The Scot’s 43rd appearance in the event will be his last unless he finishes in the top 10 or wins next week’s Senior Open at St Andrews, having hit 60 earlier this year and, consequently, seeing his exemption for claiming the Claret Jug at Royal St George’s in 1985 expire.

Only Gary Player, who teed up 46 times, has played in this championship more than Lyle, who was still an amateur when he made his debut at Royal Lytham in 1973, when luminaries of yesteryear such as Fred Daly and Bobby Locke were still in the field.

“There’s been some joys and then there’s been miserable times,” said Lyle as he recalled his Open Championship story, having teed up every year since that first one apart from 1975, when he was injured. “I’ve won, but I’ve also had to retire after nine holes because of injuries and things like that, which are things you don’t like doing.”

As one of Scotland’s favourite sporting sons, Lyle will receive the warmest of welcomes when his name his announced on the first tee at 6.35am before he gets things underway in a group that also includes two-time major winner Martin Kaymer and Andy Sullivan, who played in the 2016 Ryder Cup.

“It is a nice honour,” he admitted. “I did get asked a wee while ago by (R&A chief executive) Martin Slumbers if I was interested in hitting the opening shot. He kind of pulled me to the side when I was playing a round of golf with James Bunch (a Prestwick member who is caddying for him this week).

“He kind of pointed his finger at me and said, ‘I want to have a word with you’. I thought, ‘oh dear, what have I done?’ but it was to ask if I’d like to have the opening tee shot this week.
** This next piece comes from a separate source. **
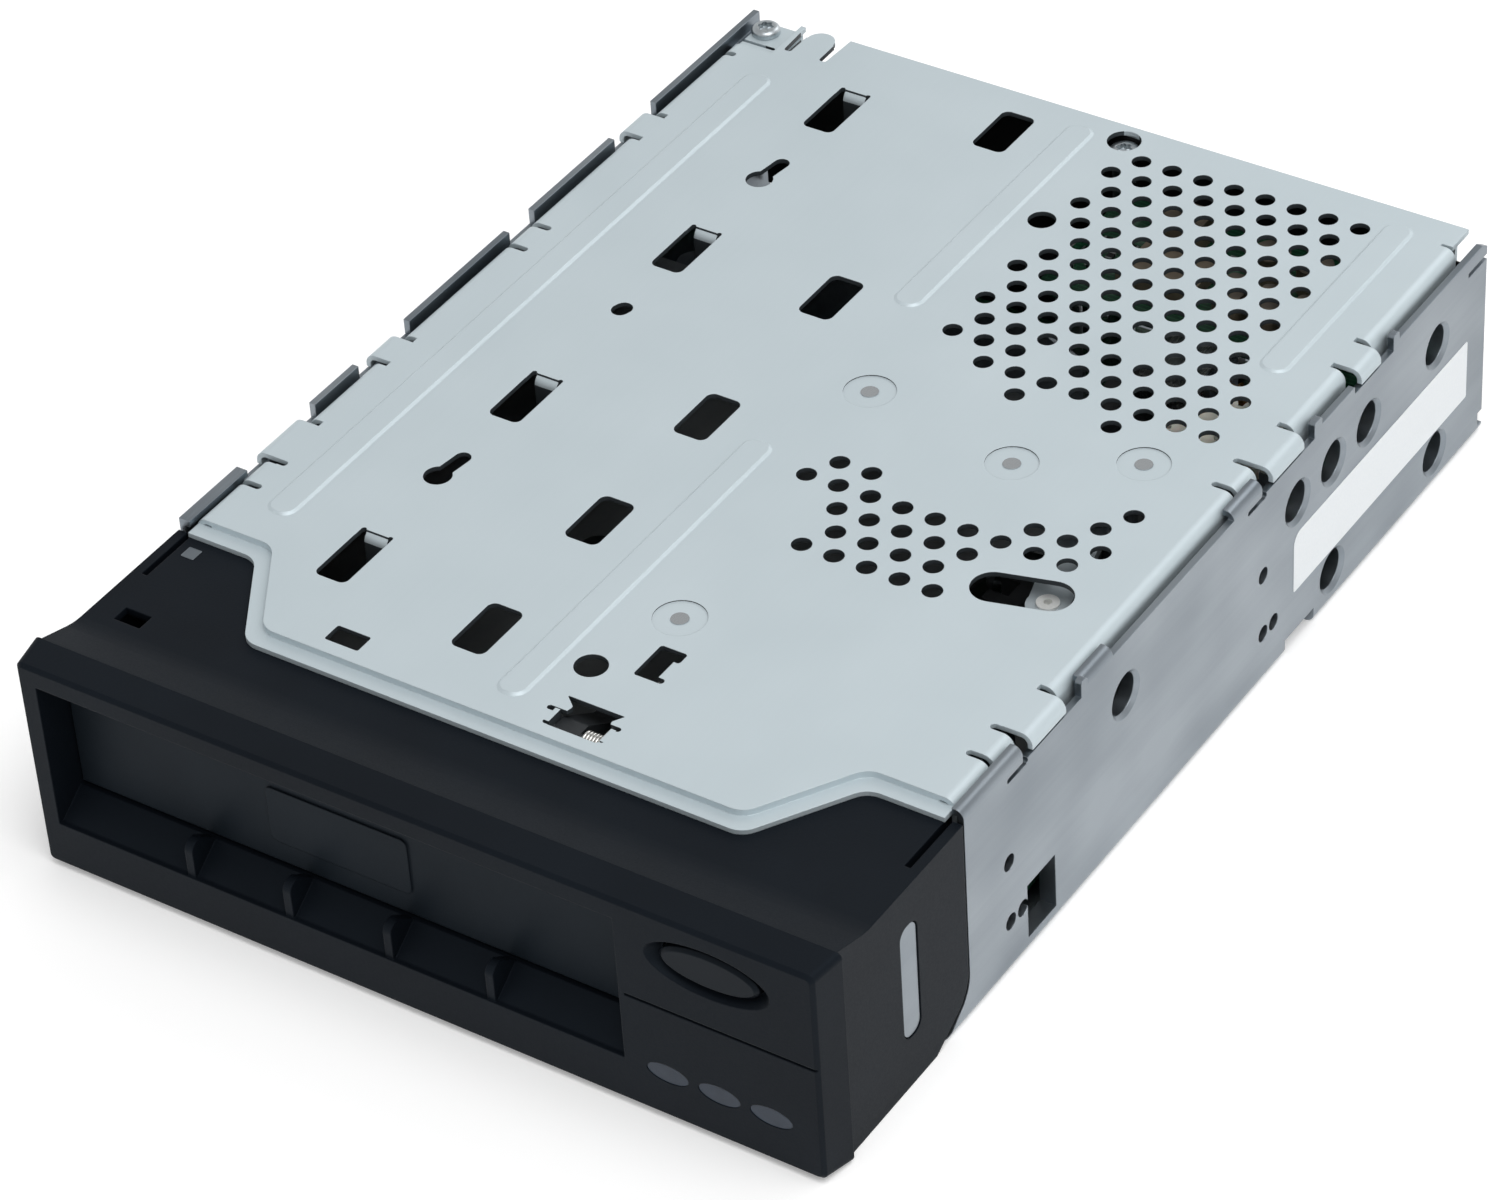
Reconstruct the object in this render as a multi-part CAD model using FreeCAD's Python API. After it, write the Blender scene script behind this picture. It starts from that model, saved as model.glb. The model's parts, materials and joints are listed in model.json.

I very quickly, ‘said that would be a lovely idea, thank you very much’. I then said, ‘that isn’t that 6.30am tee-off time, is it?’ and he just sort of smiled and said, ‘yes’.

“I don’t mind an early tee time for links courses anyway. I think you get the best of the greens and a lot of the time the wind isn’t too strong at that time of the day. It’s a nice new tradition and I think the R&A might make more of it as times goes on. I’m one of the earliest to be handed that honour and it’s nice. I’ll see what I can do.”

Lyle overcame being a “complete nervous wreck” in 1973 to make the first of two cuts in place back then. “Unfortunately, I got stuck in a bunker about the fifth hole and got out of it about five minutes later looking rather red-faced and as though I had the whole world on my shoulders. It was doomsday all of a sudden,” he recalled, able to smile about it now.

Nerves won’t be a worry on this occasion. He’s too long in the tooth these days for that. But what are his expectations? “As you get into veteran side of it at 60, it would be great to perform well,” he declared.

“Tom Watson obviously is in the back of my mind and what he achieved at Turnberry in 2009 (when the American came close to becoming the event’s oldest winner at the age of 59). That was absolutely amazing. It gave me a lot of grief from my dear wife as she was saying, ‘see what age he is, almost 60!”